- **Material provided**:
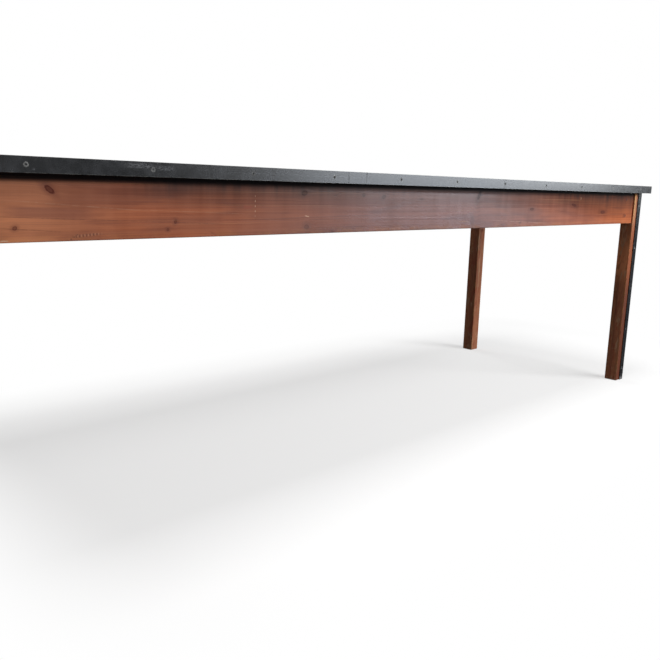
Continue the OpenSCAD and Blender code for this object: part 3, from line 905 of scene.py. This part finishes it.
def plank(number, material):
    """A board of the top, with its groove on the left and its tongue on the right."""
    node = f"plank_{number}"
    low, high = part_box(node)
    rng = random.Random(40 + number)
    seed = number * 3.7
    grooved, tongued = number > 1, number < PLANKS
    reach = TONGUE if tongued else 0.0
    deep = (TONGUE + TONGUE_GAP) if grooved else 0.0
    width = high.y - reach - low.y
    top = high.z - low.z
    if grooved and tongued:
        top -= rng.uniform(0.05, 0.3) * MM

    def section(x):
        ease_l = worn_round(x, seed, *PLANK_EASE) if grooved else SIDE_EASE
        ease_r = worn_round(x, seed + 1.3, *PLANK_EASE) if tongued else SIDE_EASE
        cup = PLANK_CUP * abs(math.sin(x * 1.9 + seed))
        points = arc((0, 0), UP, SIDE, ease_l, 3)
        points += arc((width, 0), -SIDE, UP, ease_r, 3)
        points += unworn((width, TONGUE_LOW), (width + reach, TONGUE_LOW))
        points += unworn((width + reach, TONGUE_HIGH), (width, TONGUE_HIGH))
        points += arc((width, top), -UP, -SIDE, ease_r)
        points += between((width - ease_r, top - cup), (ease_l, top - cup), 5)
        points += arc((0, top), SIDE, -UP, ease_l)
        points += unworn((0, TONGUE_HIGH + TONGUE_GAP), (deep, TONGUE_HIGH + TONGUE_GAP))
        points += unworn((deep, TONGUE_LOW - TONGUE_GAP), (0, TONGUE_LOW - TONGUE_GAP))
        return points

    def world(x, point):
        return Vector((x, low.y + point.x, low.z + point.y))

    obj = sweep(node + "_worn", stations_between(low.x, high.x, PLANK_STEP), section, world)
    mid = middle(node)
    set_grain(obj, "xyz", heart_shift(rng, mid.y, mid.z))
    finish_piece(obj, material, node)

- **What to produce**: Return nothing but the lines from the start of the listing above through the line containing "return Vector((x, low.y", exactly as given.

- **The output**:
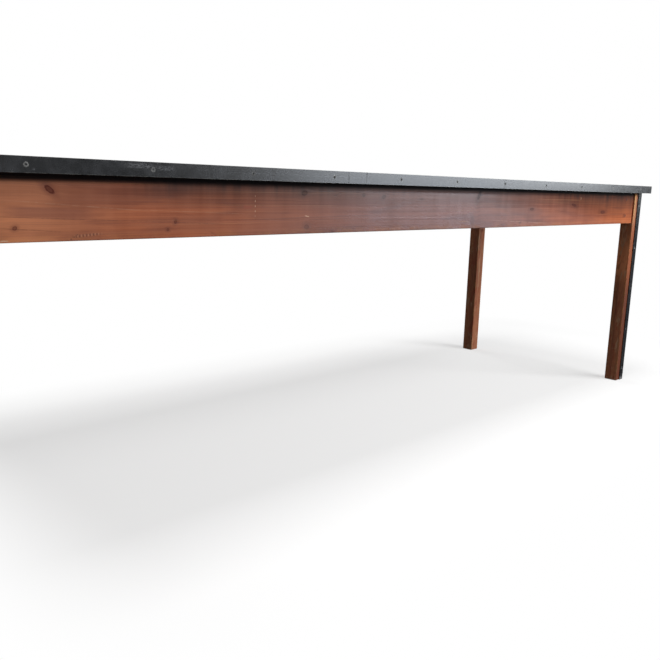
Continue the OpenSCAD and Blender code for this object: part 3, from line 905 of scene.py. This part finishes it.
def plank(number, material):
    """A board of the top, with its groove on the left and its tongue on the right."""
    node = f"plank_{number}"
    low, high = part_box(node)
    rng = random.Random(40 + number)
    seed = number * 3.7
    grooved, tongued = number > 1, number < PLANKS
    reach = TONGUE if tongued else 0.0
    deep = (TONGUE + TONGUE_GAP) if grooved else 0.0
    width = high.y - reach - low.y
    top = high.z - low.z
    if grooved and tongued:
        top -= rng.uniform(0.05, 0.3) * MM

    def section(x):
        ease_l = worn_round(x, seed, *PLANK_EASE) if grooved else SIDE_EASE
        ease_r = worn_round(x, seed + 1.3, *PLANK_EASE) if tongued else SIDE_EASE
        cup = PLANK_CUP * abs(math.sin(x * 1.9 + seed))
        points = arc((0, 0), UP, SIDE, ease_l, 3)
        points += arc((width, 0), -SIDE, UP, ease_r, 3)
        points += unworn((width, TONGUE_LOW), (width + reach, TONGUE_LOW))
        points += unworn((width + reach, TONGUE_HIGH), (width, TONGUE_HIGH))
        points += arc((width, top), -UP, -SIDE, ease_r)
        points += between((width - ease_r, top - cup), (ease_l, top - cup), 5)
        points += arc((0, top), SIDE, -UP, ease_l)
        points += unworn((0, TONGUE_HIGH + TONGUE_GAP), (deep, TONGUE_HIGH + TONGUE_GAP))
        points += unworn((deep, TONGUE_LOW - TONGUE_GAP), (0, TONGUE_LOW - TONGUE_GAP))
        return points

    def world(x, point):
        return Vector((x, low.y + point.x, low.z + point.y))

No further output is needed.